Children suffer greatly from the cold and flue. Let’s all write to politicians and lobby to shut down the Kleenex company. Don’t they have any morals? How can they make children suffer like that?
My son would play “Home Alone” with the cop and robber set. And that is certainly a violent movie!
About the hand grenade. I don’t doubt the truth of that at all. Even given any issues that the mom may have had in the past. (Even my pacifist son plays games where he rids the world of evil.)
A friend (homeschooling like us) was telling me that her neighbor was having issues with the school. The boy, about 7, at the end of the day, when the bell rang to go home, put his hands together up high, and made a downward motion. Apparently “stabbing” his desk. The parents got a call from the principal saying that they had a “zero tolerance” policy. Sounds like a “zero intelligence” policy to me.

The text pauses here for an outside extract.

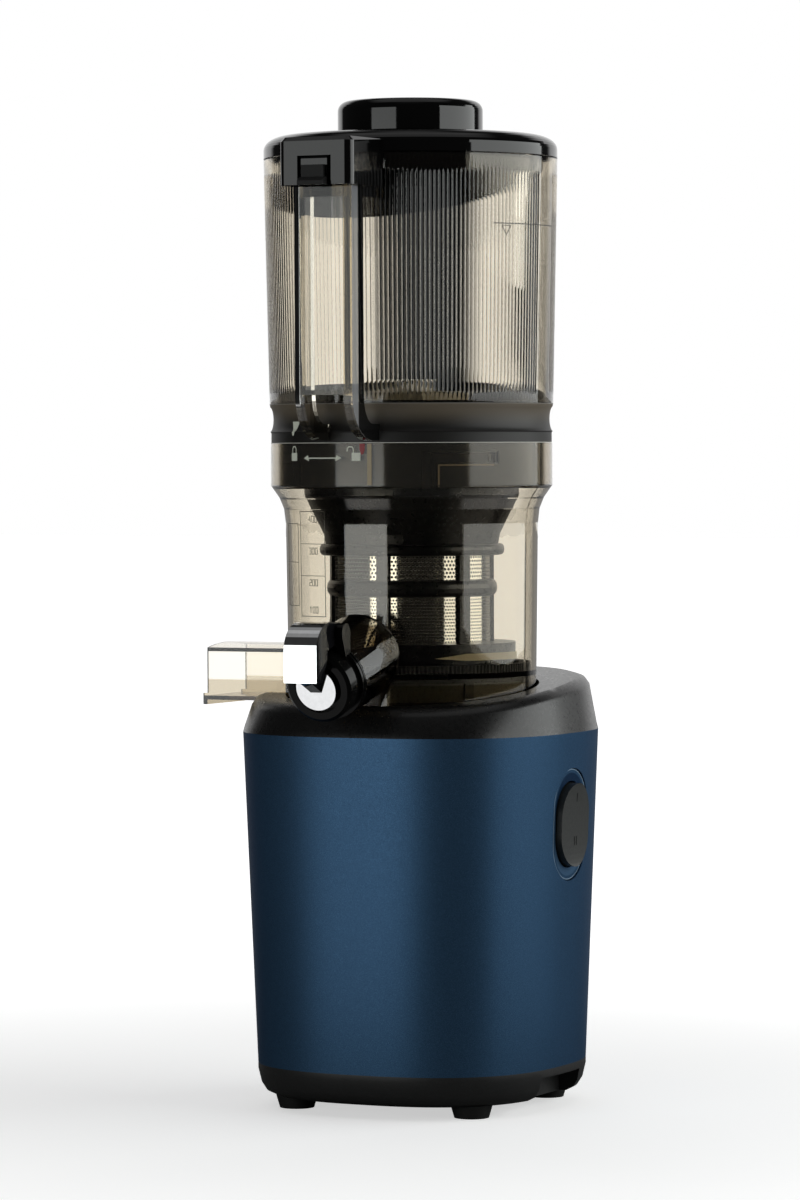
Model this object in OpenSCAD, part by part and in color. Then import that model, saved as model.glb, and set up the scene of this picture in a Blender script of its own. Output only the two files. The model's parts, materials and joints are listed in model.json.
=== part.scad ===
// Upright cold press juicer with a wide hopper. The hopper turns and locks on a clear juicing bowl,
// and the bowl lifts off a motor base. The drive axis is vertical, the front is -Y, Z = 0 is the worktop.

/* [Base] */
// Half of the base's width, where the shell meets the cover
base_half = 84; // [80:0.5:90]
// How much narrower each side of the base is at the bottom of the shell
base_taper = 6.4; // [0:0.2:12]
// Squareness of the base's outline, where 2 is a circle
squareness = 2.6; // [2.3:0.1:3.4]
// How far the middle of the base lies behind the drive axis
base_back = 10; // [7:0.5:13]
// Height of the painted shell
shell_h = 165.5; // [158:0.5:190]
// Height of the bottom pan
pan_h = 15.5; // [13:0.5:20]
// Height of the feet under the pan
foot_h = 6.5; // [4:0.5:12]
// Height of the bowl's seat over the shell
seat_rise = 13.2; // [11:0.2:17]
// Height of the cover's top over the seat, at the drive axis
seat_depth = 8; // [7:0.2:11]
// Slope of the cover's top towards the front, in degrees
cover_slope = 5.7; // [3:0.1:7]
// Wall of the base's mouldings
base_wall = 3; // [2.4:0.1:3.6]

/* [Motor and gears] */
// Outer radius of the motor's stator
stator_r = 40; // [34:0.5:44]
// Height of the stator's stack
stator_h = 46; // [36:1:54]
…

I suppose that if kids aren’t supposed to model crime, they shouldn’t be allowed access to the daily news. We didn’t have toy guns when we were kids, in the 1950s, and were advised not to pretend to shoot at People, but this didn’t extend to toy figurines. The difference is that with toy guns one pretends oneself to shoot a Person, but with toy figurines it’s other individuals who are doing the shooting, and playing out their deplorable actions is part of coming to understand the world.
The article:
“Second-grade Loveland student reportedly suspended for imaginary weapon,” said:
“Parent Mandie Watkins said Mary Blair principal Valerie Lara-Black called her Friday afternoon to inform her that her second-grade son, Alex, had been suspended for throwing an imaginary grenade during recess on the playground.”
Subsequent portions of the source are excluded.